Restaurant information
- Established: 1898
- Closed: 2006
- Location: 11 Wall Street, New York, New York, 10005, United States
- Coordinates: 40°42′24″N 74°00′41″W﻿ / ﻿40.70667°N 74.01139°W

= Stock Exchange Luncheon Club =

Former dining club at the New York Stock Exchange

The Stock Exchange Luncheon Club was a members-only dining club, on the seventh floor of the New York Stock Exchange Building at 11 Wall Street in Manhattan. The club was founded on August 3, 1898, and moved from 70 Broadway to 11 Wall Street when the New York Stock Exchange (NYSE) opened its new building in 1903. It closed on April 28, 2006, after more than a century of service.

The club had an inaugural membership of 200, with a "long waiting list", when it first opened as the Luncheon Club at 70 Broadway and 15 New Street, Manhattan.

Joseph L. Searles III, who became the first African American member of the NYSE when he joined in 1970, said that his "biggest fear...was where would I sit in the luncheon club?". The situation was resolved when Searles was given his own table by the club, and he dined alone for a while.

A ladies' restroom was installed in the club as late as 1987, some twenty years after women were first admitted to the NYSE.

In 1999, the club had more than 1,400 members, and was lavishly decorated with various animal heads, most shot by members on safari.

In August 2001, the Stock Exchange Luncheon Club served as the venue for the presentation of custom-made motorized wheelchairs to 17 quadraplegic in-patients of a local hospital for paralyzed people.
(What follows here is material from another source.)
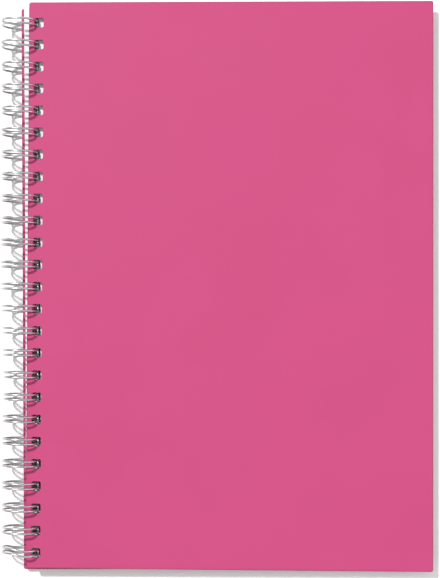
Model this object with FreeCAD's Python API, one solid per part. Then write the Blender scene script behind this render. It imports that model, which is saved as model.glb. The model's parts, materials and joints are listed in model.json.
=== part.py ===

A fund-raising event was held by the New York City Police Foundation at the club in November 2003. Following security measures put in place at the NYSE, after the September 11 attacks, the club became less accessible, and this, coupled with the ousting of regular patron Richard Grasso from the head of the NYSE, and a decline in similar local dining clubs, was cited as a factor in the club's demise when it closed in 2006. The space continued to be used for important events for example, the NYSE shareholder vote to merge with Euronext on December 19, 2006.